Stated problem. The listing below holds a line with "to_origin = Pos(0, -(rear" and a later line with "bpy.data.objects.remove(obj)". Write out those two lines and every line between them, exactly, and nothing else.

********************

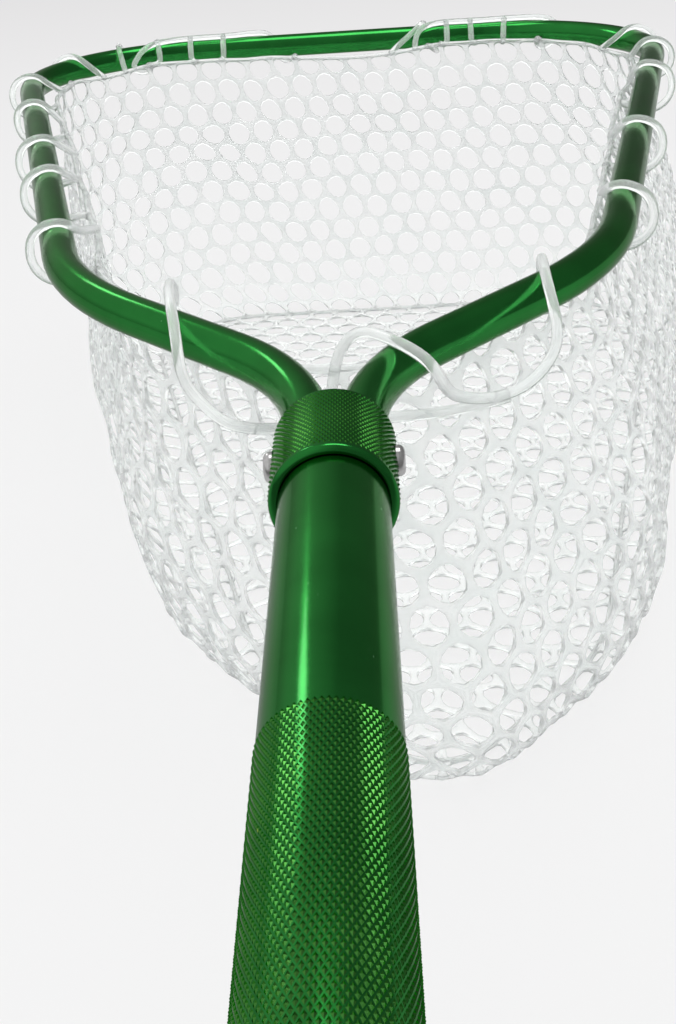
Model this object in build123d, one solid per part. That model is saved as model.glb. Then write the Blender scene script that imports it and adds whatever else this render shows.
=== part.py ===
from build123d import *
from math import radians, sin
import os

# Landing net with a bent tube hoop, a knurled collar, a tube handle and a moulded rubber net.
# It is built about the handle: the handle's axis is Y, the hoop lies ahead of it in the plane
# z = 0, and the net hangs below. At the end everything is moved so that the origin is the
# middle of the net's resting face. All sizes are millimetres.

# ---- handle tube, its grip and its threads ----
handle_od = 31.75
handle_wall = 2.0
smooth_length = 112.2          # plain tube between the grip and the collar
grip_length = 228.6            # diamond knurled length at the butt
grip_height = 0.1              # the band under the knurl stands this far above the plain tube
glue_gap = 0.05                # radial gap where one piece is bonded inside another
thread_gap = 0.08              # radial running gap of a screwed joint
socket_gap = 0.3               # radial gap between the handle tube and the collar's socket
end_gap = 0.1                  # gap between two faces that meet when a thread is tight

# ---- collar that joins the handle to the hoop ----
collar_wall = 2.7              # over the handle tube
collar_web = 1.7               # between the thread's bore and the legs' bores
collar_chamfer = 1.0           # front rim
collar_round = 2.0             # rear rim, a smooth lip
socket_depth = 6.1             # how far the handle tube enters the collar
thread_step = 0.475            # the thread is this much smaller in radius than the handle's bore
thread_length = 9.0            # six turns of a 1.5 mm pitch
thread_bore_spare = 0.3        # bore left open beyond the thread's end
spigot_hold = 30.0             # length of the spigot bonded inside the handle
spigot_wall = 4.4              # from the thread's crest to the spigot's bore

# ---- O-rings ----
ring_section = 1.7
ring_side_gap = 0.25
relief_gap = 0.45

# ---- hoop ----
hoop_od = 15.875
hoop_wall = 1.65
leg_gap = 0.725                # between the two legs inside the collar
leg_wall = 2.3                 # least collar wall outside a leg
leg_hold = 21.0                # length of each leg inside the collar
neck_reach = 48.7              # collar's front face to the corner where the arms set off
neck_radius = 100.0
shoulder_half_width = 111.5
shoulder_reach = 159.0
shoulder_radius = 185.0
far_half_width = 240.0
far_reach = 703.7
far_radius = 105.0
plug_short = 1.0               # each plug ends this far behind the collar's front

# ---- collar screws, M5 button heads ----
screw_radius = 2.5
screw_length = 12.0
screw_inset = 7.0              # from the rear ends of the hoop's legs
screw_clearance = 0.25
tap_gap = 0.05
head_radius = 4.75
head_height = 2.75
head_sink = 0.3                # the head's seat is cut this far into the collar
hex_radius = 1.75
hex_depth = 1.6

# ---- butt ----
insert_length = 14.0
insert_wall = 3.9
cap_thread_length = 8.0
cap_flange = 5.0
cap_edge = 1.5
cap_rise = 0.35                # the flange stands this far above the plain tube
eye_radius = 3.0
eye_tab_thickness = 9.0
eye_tab_width = 17.0
eye_tab_length = 14.0

# ---- net ----
net_depth = 205.0
net_wall = 1.0
net_floor = 1.0
net_back_gap = 18.3            # from the neck's corner to the net's near edge at the hoop
net_back_radius = 8.0
strand_radius = 2.1
strand_gap = 0.35
# share of the net's depth, and how far its outside there stands in from its rim's line
net_levels = [(0.0, 0.0), (0.08, 0.0), (0.34, -18.0), (0.68, -25.0), (0.9, -8.0), (1.0, 22.0)]
# share of the hoop's length, from the right leg round to the left, at which a loop goes round
loop_places = [
    0.110, 0.185, 0.240, 0.302, 0.372, 0.400, 0.425, 0.448, 0.482,
    0.530, 0.552, 0.574, 0.610, 0.665, 0.722, 0.765, 0.815, 0.890,
]

# ---- places along the handle's axis ----
collar_rear = -2.1             # the smooth lip; y = 0 is where the collar's knurl ends
tube_front = collar_rear + socket_depth - end_gap
grip_front = collar_rear - smooth_length
tube_rear = grip_front - grip_length
ring_groove = ring_section + 2 * ring_side_gap
thread_bore_end = tube_front + ring_groove + thread_length + thread_bore_spare
leg_rear = thread_bore_end + collar_web
collar_front = leg_rear + leg_hold
screw_y = leg_rear + screw_inset

# ---- radii and side distances from the handle's axis ----
handle_radius = handle_od / 2
handle_bore = handle_radius - handle_wall
thread_radius = handle_bore - thread_step
cap_thread_radius = handle_bore - insert_wall - thread_gap
ring_radius = ring_section / 2
ring_root = ring_radius + ring_side_gap      # depth of an O-ring's groove below its thread
hoop_radius = hoop_od / 2
hoop_bore = hoop_radius - hoop_wall
leg_x = hoop_radius + leg_gap / 2
collar_radius = max(handle_radius + collar_wall, leg_x + hoop_radius + leg_wall)
head_seat = collar_radius - head_sink
loop_radius = hoop_radius + strand_gap + strand_radius
net_inset = loop_radius + strand_radius + strand_gap


def rod(radius, rear, front, x=0.0):
    """A cylinder along Y from rear to front."""
    return Pos(x, rear, 0) * Rot(-90, 0, 0) * Cylinder(
        radius, front - rear, align=(Align.CENTER, Align.CENTER, Align.MIN)
    )


def cross_rod(radius, start, end, y):
    """A cylinder along X from start to end."""
    low, high = min(start, end), max(start, end)
    return Pos(low, y, 0) * Rot(0, 90, 0) * Cylinder(
        radius, high - low, align=(Align.CENTER, Align.CENTER, Align.MIN)
    )


def o_ring(centre_radius, y):
    return Pos(0, y, 0) * Rot(90, 0, 0) * Torus(centre_radius, ring_radius)


def hoop_corners():
    """The hoop's three corners on the right: neck, shoulder and far corner."""
    return [
        (leg_x, collar_front + neck_reach),
        (shoulder_half_width, collar_front + shoulder_reach),
        (far_half_width, collar_front + far_reach),
    ]


def hoop_path():
    right = hoop_corners()
    left = [(-x, y) for x, y in reversed(right)]
    points = [(leg_x, leg_rear)] + right + left + [(-leg_x, leg_rear)]
    radii = [neck_radius, shoulder_radius, far_radius, far_radius, shoulder_radius, neck_radius]
    return FilletPolyline(*points, radius=radii)


def make_hoop():
    path = hoop_path()
    ring = Circle(hoop_radius) - Circle(hoop_bore)
    tube = sweep(path.location_at(0) * ring, path=path)
    for side in (-1, 1):
        tube -= cross_rod(screw_radius + screw_clearance, side * leg_x, side * 2 * leg_x, screw_y)
    return tube


def make_plug(side):
    plug = rod(hoop_bore - glue_gap, leg_rear, collar_front - plug_short, side * leg_x)
    hole_end = head_seat - screw_length - 1.0
    return plug - cross_rod(screw_radius + tap_gap, side * hole_end, side * 2 * leg_x, screw_y)


def make_collar():
    body = rod(collar_radius, collar_rear, collar_front)
    body = fillet(body.edges().filter_by(GeomType.CIRCLE).sort_by(Axis.Y)[0], collar_round)
    body = chamfer(body.edges().filter_by(GeomType.CIRCLE).sort_by(Axis.Y)[-1], collar_chamfer)
    body -= rod(handle_radius + socket_gap, collar_rear, collar_rear + socket_depth)
    bore = thread_radius + thread_gap
    body -= rod(bore, collar_rear, thread_bore_end)
    body -= rod(bore + relief_gap + ring_radius, collar_rear, collar_rear + socket_depth + ring_groove)
    for side in (-1, 1):
        body -= rod(hoop_radius + glue_gap, leg_rear, collar_front, side * leg_x)
        body -= cross_rod(screw_radius + screw_clearance, side * leg_x, side * 2 * collar_radius, screw_y)
        body -= cross_rod(head_radius + screw_clearance, side * head_seat, side * 2 * collar_radius, screw_y)
    return body


def make_screw(side):
    shank = cross_rod(screw_radius, head_seat - screw_length, head_seat, screw_y)
    head = cross_rod(head_radius, head_seat, head_seat + head_height, screw_y)
    crown = head.edges().filter_by(GeomType.CIRCLE).sort_by(Axis.X)[-1]
    head = fillet(crown, head_height * 0.72)
    socket_plane = Plane((head_seat + head_height, screw_y, 0), x_dir=(0, 1, 0), z_dir=(1, 0, 0))
    socket = extrude(socket_plane * RegularPolygon(hex_radius, 6), -hex_depth)
    screw = shank + head - socket
    return screw if side > 0 else mirror(screw, about=Plane.YZ)


def make_handle_tube():
    tube = rod(handle_radius, grip_front, tube_front)
    grip = rod(handle_radius + grip_height, tube_rear, grip_front)
    ends = grip.edges().filter_by(GeomType.CIRCLE)
    tube += chamfer(ends, grip_height * 0.9)
    return tube - rod(handle_bore, tube_rear, tube_front)


def make_spigot():
    """Threaded plug bonded in the front of the handle tube."""
    rear = tube_front - spigot_hold
    thread_rear = tube_front + ring_groove
    front = thread_rear + thread_length
    spigot = rod(handle_bore - glue_gap, rear, tube_front)
    spigot += rod(thread_radius - ring_root, tube_front, thread_rear)
    spigot += rod(thread_radius, thread_rear, front)
    return spigot - rod(thread_radius - spigot_wall, rear, front)


def make_spigot_ring():
    y = tube_front + ring_side_gap + ring_radius
    return o_ring(thread_radius - ring_root + glue_gap + ring_radius, y)


def make_butt_insert():
    insert = rod(handle_bore - glue_gap, tube_rear, tube_rear + insert_length)
    bore = cap_thread_radius + thread_gap
    insert -= rod(bore, tube_rear, tube_rear + insert_length)
    return insert - rod(bore + relief_gap + ring_radius, tube_rear, tube_rear + ring_groove)


def make_butt_cap():
    face = tube_rear - end_gap
    flange = rod(handle_radius + cap_rise, face - cap_flange, face)
    flange = fillet(flange.edges().filter_by(GeomType.CIRCLE), cap_edge)
    stem = rod(cap_thread_radius - ring_root, face, face + ring_groove)
    stem += rod(cap_thread_radius, face + ring_groove, face + ring_groove + cap_thread_length)
    rear = face - cap_flange
    tab_rear = rear - eye_tab_length
    eye_y = tab_rear + eye_tab_width / 2
    tab = Pos(0, (eye_y + rear) / 2, 0) * Box(eye_tab_thickness, rear - eye_y, eye_tab_width)
    tab += cross_rod(eye_tab_width / 2, -eye_tab_thickness / 2, eye_tab_thickness / 2, eye_y)
    cap = flange + stem + tab
    return cap - cross_rod(eye_radius, -eye_tab_thickness, eye_tab_thickness, eye_y)


def make_butt_ring():
    y = tube_rear - end_gap + ring_side_gap + ring_radius
    return o_ring(cap_thread_radius - ring_root + glue_gap + ring_radius, y)


def drawn_in(corners, inset):
    """Corners of a closed convex outline after each of its sides moves inwards by inset."""
    moved = []
    for number, here in enumerate(corners):
        back = (corners[number - 1] - here).normalized()
        ahead = (corners[(number + 1) % len(corners)] - here).normalized()
        half_angle = radians(back.get_angle(ahead) / 2)
        moved.append(here + (back + ahead).normalized() * (inset / sin(half_angle)))
    return moved


def net_outline(inset):
    """The hoop's outline, closed off ahead of the collar and drawn in by inset."""
    neck, shoulder, far = [Vector(*corner) for corner in hoop_corners()]
    near = neck + (shoulder - neck) * (net_back_gap / (shoulder - neck).Y)
    right = [(corner.X, corner.Y) for corner in (near, shoulder, far)]
    left = [(-x, y) for x, y in reversed(right)]
    corners = drawn_in([Vector(x, y) for x, y in right + left], inset)
    radii = [net_back_radius, shoulder_radius - inset, far_radius - inset]
    return make_face(FilletPolyline(*corners, radius=radii + radii[::-1], close=True))


def net_solid(shrink, levels):
    """A solid whose side is ruled between outlines at the given depths and insets."""
    outlines = [
        Pos(0, 0, -depth) * net_outline(net_inset + inset + shrink) for depth, inset in levels
    ]
    return loft(outlines, ruled=True)


def make_net():
    """The bag: a thin wall and a flat floor, open at the top."""
    levels = [(net_depth * share, inset) for share, inset in net_levels]
    (top, top_inset), *middle, (bottom, bottom_inset) = levels
    inner = [(top - net_floor, top_inset), *middle, (bottom - net_floor, bottom_inset)]
    return net_solid(0.0, levels) - net_solid(net_wall, inner)


def make_loops():
    """One ring of the net's rim strand round the hoop at each place."""
    path = hoop_path()
    ring = Torus(loop_radius, strand_radius)
    return Compound([(path.location_at(place) * ring).solid() for place in loop_places])


parts = {
    "hoop_tube": make_hoop(),
    "hoop_plug_right": make_plug(1),
    "hoop_plug_left": make_plug(-1),
    "collar": make_collar(),
    "collar_screw_right": make_screw(1),
    "collar_screw_left": make_screw(-1),
    "handle_tube": make_handle_tube(),
    "handle_spigot": make_spigot(),
    "spigot_o_ring": make_spigot_ring(),
    "butt_insert": make_butt_insert(),
    "butt_cap": make_butt_cap(),
    "butt_o_ring": make_butt_ring(),
    "net_bag": make_net(),
    "net_rim_loops": make_loops(),
}

rear = parts["butt_cap"].bounding_box().min.Y
front = parts["net_rim_loops"].bounding_box().max.Y
to_origin = Pos(0, -(rear + front) / 2, net_depth)

os.makedirs("parts", exist_ok=True)
for name, part in parts.items():
    export_step(to_origin * part, f"parts/{name}.step")

print("moved by", tuple(round(v, 4) for v in to_origin.position))
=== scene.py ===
import math
import random
import bmesh
import bpy
from mathutils import Matrix, Vector, noise


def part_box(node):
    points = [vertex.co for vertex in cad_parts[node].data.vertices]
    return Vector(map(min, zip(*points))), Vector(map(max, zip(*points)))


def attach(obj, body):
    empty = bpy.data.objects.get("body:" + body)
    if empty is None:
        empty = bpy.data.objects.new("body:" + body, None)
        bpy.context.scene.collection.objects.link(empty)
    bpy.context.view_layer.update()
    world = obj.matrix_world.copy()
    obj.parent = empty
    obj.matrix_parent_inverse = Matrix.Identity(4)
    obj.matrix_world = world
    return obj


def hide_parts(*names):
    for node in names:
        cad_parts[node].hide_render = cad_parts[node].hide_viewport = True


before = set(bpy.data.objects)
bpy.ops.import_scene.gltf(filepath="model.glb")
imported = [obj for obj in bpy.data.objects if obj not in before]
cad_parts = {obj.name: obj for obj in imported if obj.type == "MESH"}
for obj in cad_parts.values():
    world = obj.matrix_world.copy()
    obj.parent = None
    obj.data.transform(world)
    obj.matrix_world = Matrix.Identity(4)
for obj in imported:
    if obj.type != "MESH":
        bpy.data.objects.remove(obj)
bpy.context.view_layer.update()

random.seed(7)

# where the frame's own nodes put things, in metres
collarLow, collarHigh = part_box("collar")
hoopLow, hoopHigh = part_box("hoop_tube")
tubeLow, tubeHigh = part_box("handle_tube")
bagLow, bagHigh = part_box("net_bag")
axisZ = (hoopLow.z + hoopHigh.z) / 2
collarFront = collarHigh.y
collarRear = collarLow.y

hoop = dict(
    radius=(hoopHigh.z - hoopLow.z) / 2,
    legX=0.0083, neckReach=0.0487, neckBend=0.100,
    shoulderX=0.1115, shoulderReach=0.1590, shoulderBend=0.185,
    farX=0.240, farReach=0.7037, farBend=0.105,
    legHold=0.021, steps=1200,
)
nearlyStraight = 1.56  # half the angle at a corner, in radians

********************

Final result.
to_origin = Pos(0, -(rear + front) / 2, net_depth)

os.makedirs("parts", exist_ok=True)
for name, part in parts.items():
    export_step(to_origin * part, f"parts/{name}.step")

print("moved by", tuple(round(v, 4) for v in to_origin.position))
=== scene.py ===
import math
import random
import bmesh
import bpy
from mathutils import Matrix, Vector, noise


def part_box(node):
    points = [vertex.co for vertex in cad_parts[node].data.vertices]
    return Vector(map(min, zip(*points))), Vector(map(max, zip(*points)))


def attach(obj, body):
    empty = bpy.data.objects.get("body:" + body)
    if empty is None:
        empty = bpy.data.objects.new("body:" + body, None)
        bpy.context.scene.collection.objects.link(empty)
    bpy.context.view_layer.update()
    world = obj.matrix_world.copy()
    obj.parent = empty
    obj.matrix_parent_inverse = Matrix.Identity(4)
    obj.matrix_world = world
    return obj


def hide_parts(*names):
    for node in names:
        cad_parts[node].hide_render = cad_parts[node].hide_viewport = True


before = set(bpy.data.objects)
bpy.ops.import_scene.gltf(filepath="model.glb")
imported = [obj for obj in bpy.data.objects if obj not in before]
cad_parts = {obj.name: obj for obj in imported if obj.type == "MESH"}
for obj in cad_parts.values():
    world = obj.matrix_world.copy()
    obj.parent = None
    obj.data.transform(world)
    obj.matrix_world = Matrix.Identity(4)
for obj in imported:
    if obj.type != "MESH":
        bpy.data.objects.remove(obj)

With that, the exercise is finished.